> **Raw data**

═══

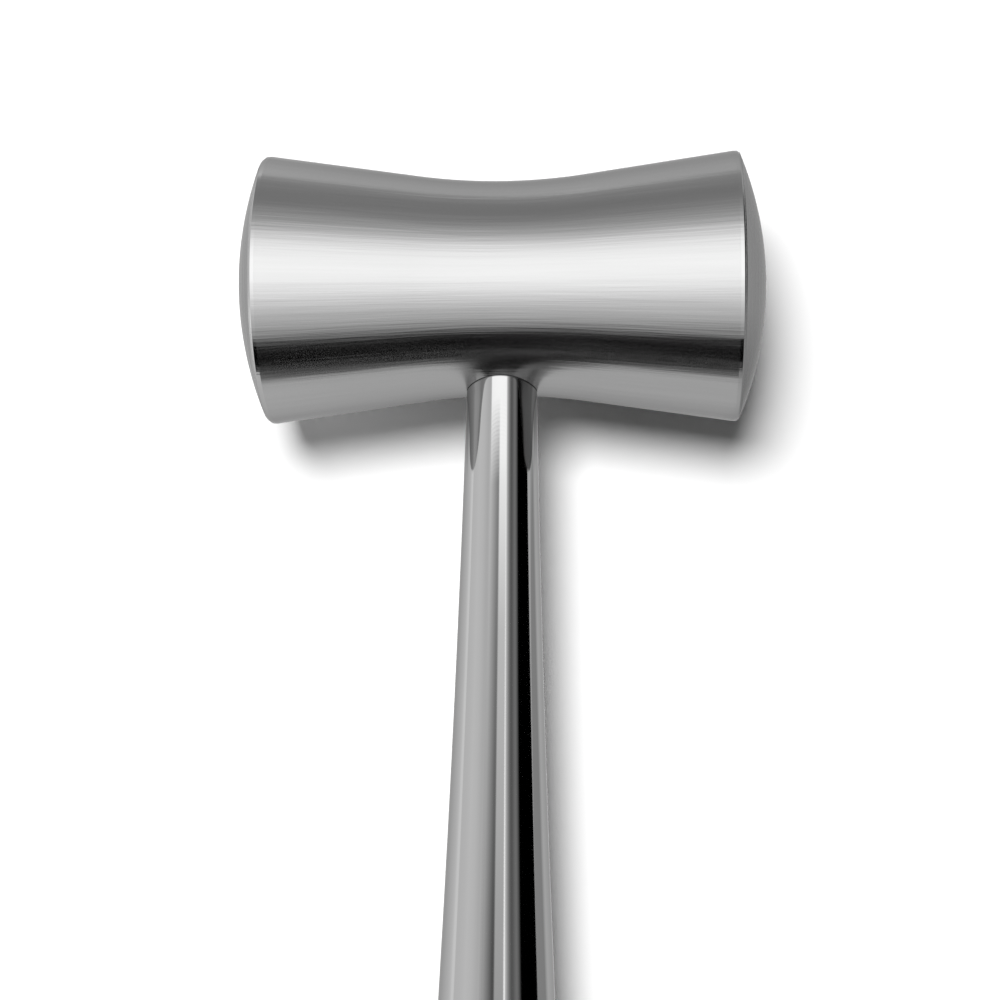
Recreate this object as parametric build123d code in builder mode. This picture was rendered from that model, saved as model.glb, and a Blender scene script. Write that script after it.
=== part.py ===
"""Surgical mallet: a waisted solid steel head on a flared steel handle, lying on its side.

The head's axis is X. The handle leaves the head towards -Y and slopes down to rest on Z = 0.
The origin is under the middle of the whole mallet, on the surface that it lies on.
"""

import os
from math import asin, atan2, cos, degrees, hypot, radians, sin, sqrt, tan

from build123d import *

# Driving dimensions, in millimetres and degrees

# Head: two domed striking faces joined by a waist of cone, arc and cone
face_dia = 30.0
rim_span = 52.5
rim_land = 0.6
rim_break = 0.2
dome_height = 3.1
waist_dia = 24.0
waist_arc_radius = 66.0

# Handle: a slim neck that flares to a thick grip with a rounded butt
neck_dia = 7.8
flare_dia = 13.0
flare_station = 75.0
grip_dia = 16.0
grip_station = 105.0
grip_blend = 200.0
handle_reach = 160.0
butt_round = 3.5
butt_crown_radius = 14.0

# Joint: the neck stands in a counterbore, and a tenon fills a blind bore beyond it
spigot_depth = 3.5
spigot_proud = 0.2
tenon_dia = 6.0
tenon_length = 14.0
tenon_chamfer = 0.5
relief_width = 1.0
relief_depth = 0.3
mouth_clearance = 0.06
bore_clearance = 0.02
bore_end_gap = 0.5
bore_chamfer = 0.4
drill_point_angle = 118.0

# Head sizes worked out from the driving dimensions
face_radius = face_dia / 2
half_span = rim_span / 2
cone_end = half_span - rim_land
dome_radius = (face_radius**2 + dome_height**2) / (2 * dome_height)
dome_angle = degrees(asin(face_radius / dome_radius))

# The waist cone leaves the rim land and meets the waist arc tangentially
waist_radius = waist_dia / 2
waist_centre = waist_radius + waist_arc_radius
centre_rise = waist_centre - face_radius
cone_angle = asin(waist_arc_radius / hypot(cone_end, centre_rise)) - atan2(centre_rise, cone_end)
tangent_x = waist_arc_radius * sin(cone_angle)
tangent_y = waist_centre - waist_arc_radius * cos(cone_angle)

# Stations along the handle, measured from the head's axis
neck_radius = neck_dia / 2
flare_radius = flare_dia / 2
grip_radius = grip_dia / 2
seat = waist_radius - spigot_depth
neck_end = waist_radius + spigot_proud
flare_end = waist_radius + flare_station
grip_start = waist_radius + grip_station
butt = waist_radius + handle_reach

# The butt's crown, centred on the axis, meets the round of its edge tangentially
butt_inset = grip_radius - butt_round
crown_centre = butt - butt_crown_radius
round_centre = crown_centre + sqrt((butt_crown_radius - butt_round)**2 - butt_inset**2)
crown_angle = degrees(asin(butt_inset / (butt_crown_radius - butt_round)))

# Tenon and bore
tenon_radius = tenon_dia / 2
tenon_tip = tenon_length - seat
relief_radius = tenon_radius - relief_depth
mouth_radius = neck_radius + mouth_clearance
bore_radius = tenon_radius + bore_clearance
bore_end = tenon_tip + bore_end_gap
drill_point = bore_radius / tan(radians(drill_point_angle / 2))

# The handle slopes until the round of its butt touches the surface under the head's rims
slope = asin((face_radius - butt_round) / hypot(round_centre, butt_inset)) - atan2(butt_inset, round_centre)

# The head's far side and the butt are as far from the origin as each other
head_y = (crown_centre * cos(slope) + butt_crown_radius - face_radius) / 2

# Working plane: X along the head, Y up the handle, origin at the head's centre
lie = Plane(
    origin=(0, head_y, face_radius),
    x_dir=(1, 0, 0),
    z_dir=(0, -sin(slope), cos(slope)),
)
head_axis = Axis(lie.origin, lie.x_dir)
handle_axis = Axis(lie.origin, lie.y_dir)

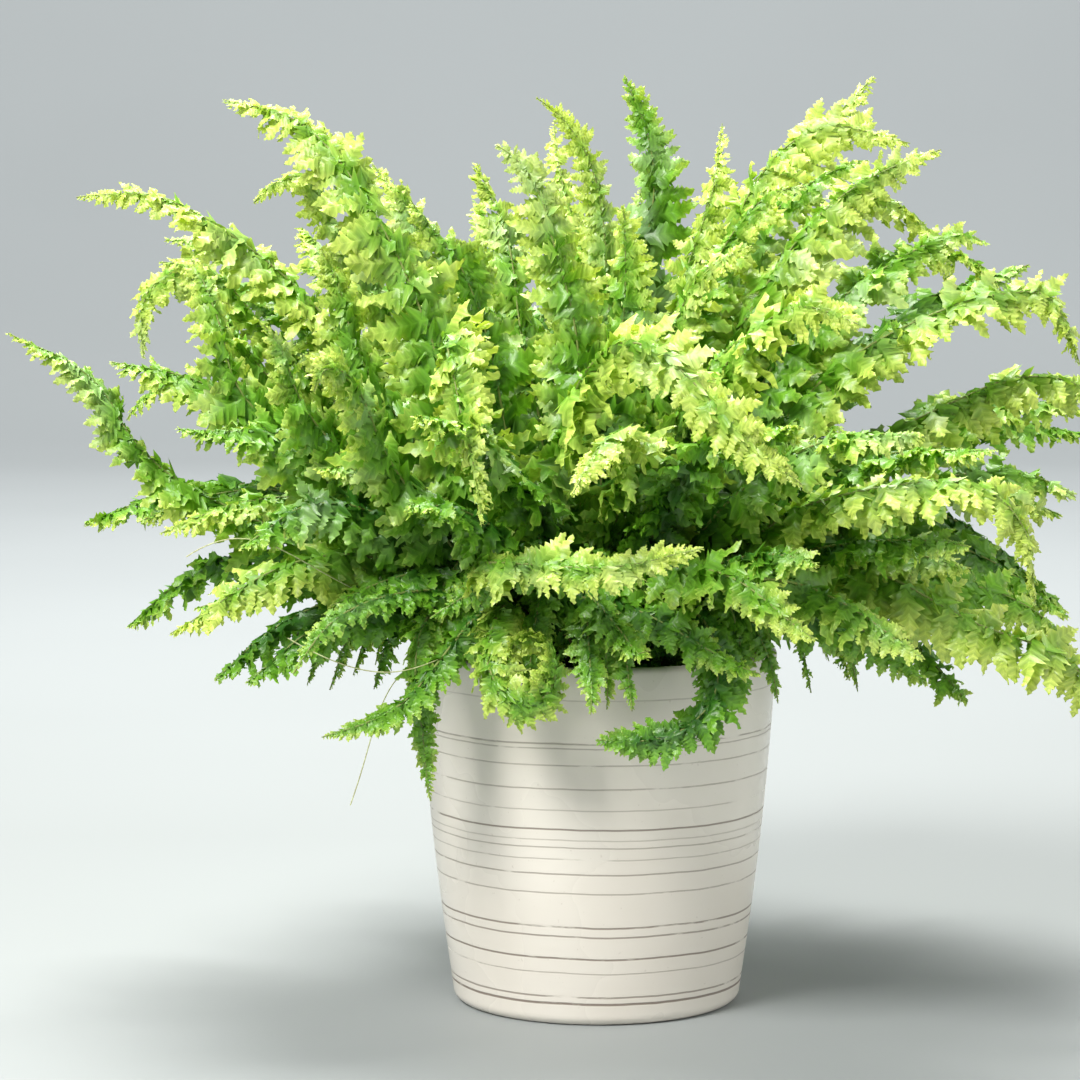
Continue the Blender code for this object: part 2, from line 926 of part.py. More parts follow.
def evaluated_triangles(obj):
    graph = bpy.context.evaluated_depsgraph_get()
    mesh = obj.evaluated_get(graph).to_mesh()
    mesh.calc_loop_triangles()
    points = np.array([v.co[:] for v in mesh.vertices])
    return points, np.array([t.vertices[:] for t in mesh.loop_triangles])


def unlikeness(nudge):
    """How much a nudge changes the look of a frond: a lift more than a swing, a roll the least."""
    swing, lift, roll = nudge
    return abs(swing) + 1.2 * abs(lift) + 0.25 * abs(roll)


def nudges(most_swing, most_lift):
    """Small turns of a frond, the least first: its swing, its lift and its roll in degrees."""
    swings = [most_swing * i / SWING_STEPS for i in range(-SWING_STEPS, SWING_STEPS + 1)]
    lifts = [most_lift * i / LIFT_STEPS for i in range(-LIFT_STEPS, LIFT_STEPS + 1)]
    tries = [(swing, lift, roll) for swing in swings for lift in lifts for roll in ROLLS]
    return sorted(tries, key=unlikeness)


def above_soil(points):
    """Whether all points past the collar stay over the soil, or are outside the pot."""
    radius = np.hypot(points[:, 0], points[:, 1])
    return bool(np.all((points[:, 2] > SOIL_EDGE + SOIL_DOME) | (radius > RIM_RADIUS)))


def bent_clear(frond, seat, crowd, mates, freedom):
    """The frond's surface and skin with the least nudge that keeps it clear of all others."""
    fewest, best = math.inf, None
    foot_height = STEM_FOOT + MATE_STEP * len(mates)
    for slim, nudge in itertools.product(SLIMS, nudges(*freedom)):
        spine = Spine(frond, seat, foot_height, nudge)
        surface = blade_surface(frond.leaf * slim, spine)
        if not above_soil(surface[0][2 * STEM_SPANS :]):
            continue
        around, faces = skin(*surface)
        over_fork = faces[np.all(around[faces, 2] > SOIL_EDGE + TUFT_FORK, axis=1)]
        crossings = crowd.crossings(around, faces)
        crossings += sum(mate.crossings(around, over_fork) for mate in mates)
        if crossings < fewest:
            fewest, best = crossings, (surface, (around, faces))
        if not crossings:
            break
    return best


def tuft_surfaces(fronds, seat, crowd, freedom):
    """The surfaces of the fronds that share a seat, each bent clear of all the others."""
    surfaces, mates = [], []
    for frond in fronds:
        surface, around = bent_clear(frond, seat, crowd, mates, freedom)
        surfaces.append(surface)
        mates.append(Crowd(*around))
    for mate in mates:
        crowd.add(mate.points, mate.faces)
    return surfaces


def make_frond(name, surface, collection, material):
    """One frond: its open surface, given its thickness."""
    points, faces, thickness = surface
    mesh = bpy.data.meshes.new(name)
    mesh.from_pydata(points.tolist(), [], faces.tolist())
    mesh.update()
    obj = make_object(name, mesh, collection, material)
    thinnest = LEAF_THICKNESS / STEM_THICKNESS
    group = obj.vertex_groups.new(name="thickness")
    for index, value in enumerate(thickness):
        weight = (value / STEM_THICKNESS - thinnest) / (1 - thinnest)
        group.add([index], max(weight, 0.0), "REPLACE")
    solid = obj.modifiers.new("thickness", "SOLIDIFY")
    solid.thickness = STEM_THICKNESS
    solid.offset = 0.0
    solid.vertex_group = group.name
    solid.thickness_vertex_group = thinnest
    return obj


def fuse(objects):
    """Joins the objects into one solid, which keeps the first one's name."""
    first, *others = objects
    if not others:
        return
    for other in others:
        join = first.modifiers.new("join", "BOOLEAN")
        join.operation = "UNION"
        join.solver = "EXACT"
        join.object = other
    graph = bpy.context.evaluated_depsgraph_get()
    mesh = bpy.data.meshes.new_from_object(first.evaluated_get(graph))
    first.modifiers.clear()
    first.data = mesh
    for other in others:
        bpy.data.objects.remove(other, do_unlink=True)


def grown_frond(heading, habit, chance):
    """A frond that leans out, bends over by its weight and sways a little to one side."""
    heading = math.radians(heading + chance.uniform(-HEADING_PLAY, HEADING_PLAY))
    lean = habit.lean + chance.uniform(-LEAN_PLAY, LEAN_PLAY)
    sway = math.radians(chance.uniform(-SWAY_PLAY, SWAY_PLAY))
    step = habit.length * chance.uniform(1 - LENGTH_PLAY, 1 + LENGTH_PLAY) / TUFT_STEPS
    start, height = TUFT_START
    point = np.array((start * math.cos(heading), start * math.sin(heading), height))
    points = []
    for share in (np.arange(TUFT_STEPS) + 0.5) / TUFT_STEPS:
        slope = math.radians(90 - lean - habit.bend * share**BEND_POWER)
        aim = heading + sway * share**2
        level = math.cos(slope)
        point = point + step * np.array(
            (level * math.cos(aim), level * math.sin(aim), math.sin(slope))
        )
        points.append(tuple(point))
    return Frond(tuple(points[3::4]), habit.leaf, 0.0, habit.age)


def tufts():
    """The fronds of each tuft, with small chance turns that are the same each time."""
    chance = random.Random(SEED)
    made = []
    for row in TUFTS:
        for i in range(row.count):
            heading = row.first + (row.last - row.first) * i / (row.count - 1)
            made.append([grown_frond(heading, habit, chance) for habit in row.habits])
    return made


def remove_all_objects():
    for obj in list(bpy.data.objects):
        bpy.data.objects.remove(obj, do_unlink=True)


def main():
    remove_all_objects()
    parts = make_collection("potted_boston_fern")
    cutters = make_collection("cutters")
    glaze = make_material("cream_glaze", (0.72, 0.68, 0.60), 0.22)
    earth = make_material("potting_soil", (0.045, 0.030, 0.020), 0.95)
    ages = (
        (0.34, make_material("new_frond", (0.40, 0.60, 0.07), 0.45)),
        (0.64, make_material("green_frond", (0.16, 0.40, 0.04), 0.45)),
        (1.01, make_material("old_frond", (0.06, 0.22, 0.03), 0.5)),
    )
    pot = make_pot(parts, glaze)
    shown = [*FRONT_FRONDS, *LEFT_FRONDS, *RIGHT_FRONDS, *TOP_FRONDS]
    plan = [([frond], SHOWN_FREEDOM) for frond in shown]
    plan += [(fronds, TUFT_FREEDOM) for fronds in tufts()]
    seats = seat_places([fronds[0] for fronds, freedom in plan])
    crowd = Crowd(*evaluated_triangles(pot))
    for number, ((fronds, freedom), seat) in enumerate(zip(plan, seats), start=1):
        material = next(made for limit, made in ages if fronds[0].age <= limit)
        surfaces = tuft_surfaces(fronds, seat, crowd, freedom)
        fuse([make_frond(f"frond_{number:02d}", surface, parts, material) for surface in surfaces])
    make_soil(parts, cutters, earth, seats)


main()
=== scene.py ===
"""The looks of a potted Boston fern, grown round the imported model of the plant.

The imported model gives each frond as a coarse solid. Its rib, the way that its face turns and the
reach of its leaflets are read from there, and the ruffled leaflets are grown along them. Young
fronds are added in the widest rooms between those, and short ones all round the rim. Lengths are
in metres, with +Z up and the front of the plant towards -Y.
"""

import collections
import itertools
import json
import math

import bpy
import numpy as np
from bpy.props import FloatProperty, FloatVectorProperty, IntProperty, PointerProperty
from bpy.types import Operator, Panel, PropertyGroup
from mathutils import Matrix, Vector


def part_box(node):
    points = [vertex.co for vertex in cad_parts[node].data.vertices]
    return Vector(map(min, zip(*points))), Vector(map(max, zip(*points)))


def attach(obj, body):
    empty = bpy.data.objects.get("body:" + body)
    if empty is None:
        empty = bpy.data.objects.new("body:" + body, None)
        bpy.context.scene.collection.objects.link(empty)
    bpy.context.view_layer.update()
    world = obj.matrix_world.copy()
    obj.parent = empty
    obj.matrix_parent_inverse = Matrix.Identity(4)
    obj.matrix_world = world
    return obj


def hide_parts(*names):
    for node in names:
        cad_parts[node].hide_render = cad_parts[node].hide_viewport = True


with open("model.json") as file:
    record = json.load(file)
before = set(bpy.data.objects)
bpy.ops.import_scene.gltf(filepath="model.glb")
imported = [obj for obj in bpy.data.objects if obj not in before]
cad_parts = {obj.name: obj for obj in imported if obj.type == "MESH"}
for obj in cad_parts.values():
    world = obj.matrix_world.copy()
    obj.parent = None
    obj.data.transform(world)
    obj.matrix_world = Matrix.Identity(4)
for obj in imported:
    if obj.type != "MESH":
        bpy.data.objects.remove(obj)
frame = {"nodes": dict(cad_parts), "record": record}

bl_info = {
    "name": "Potted Boston fern",
    "version": (1, 0, 0),
    "blender": (4, 5, 0),
    "location": "View3D > Sidebar > Fern",
    "description": "Grows the leaflets of a Boston fern and turns its glazed pot round a packed model",
    "category": "Object",
}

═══

> **Aim of the task**
Exactly and only the lines from the line that contains "zip(*points))), Vector(map(max, zip(*points)))" through the line that contains "imported = [obj" are to be repeated as they stand.

> **Written solution**
    return Vector(map(min, zip(*points))), Vector(map(max, zip(*points)))


def attach(obj, body):
    empty = bpy.data.objects.get("body:" + body)
    if empty is None:
        empty = bpy.data.objects.new("body:" + body, None)
        bpy.context.scene.collection.objects.link(empty)
    bpy.context.view_layer.update()
    world = obj.matrix_world.copy()
    obj.parent = empty
    obj.matrix_parent_inverse = Matrix.Identity(4)
    obj.matrix_world = world
    return obj


def hide_parts(*names):
    for node in names:
        cad_parts[node].hide_render = cad_parts[node].hide_viewport = True


with open("model.json") as file:
    record = json.load(file)
before = set(bpy.data.objects)
bpy.ops.import_scene.gltf(filepath="model.glb")
imported = [obj for obj in bpy.data.objects if obj not in before]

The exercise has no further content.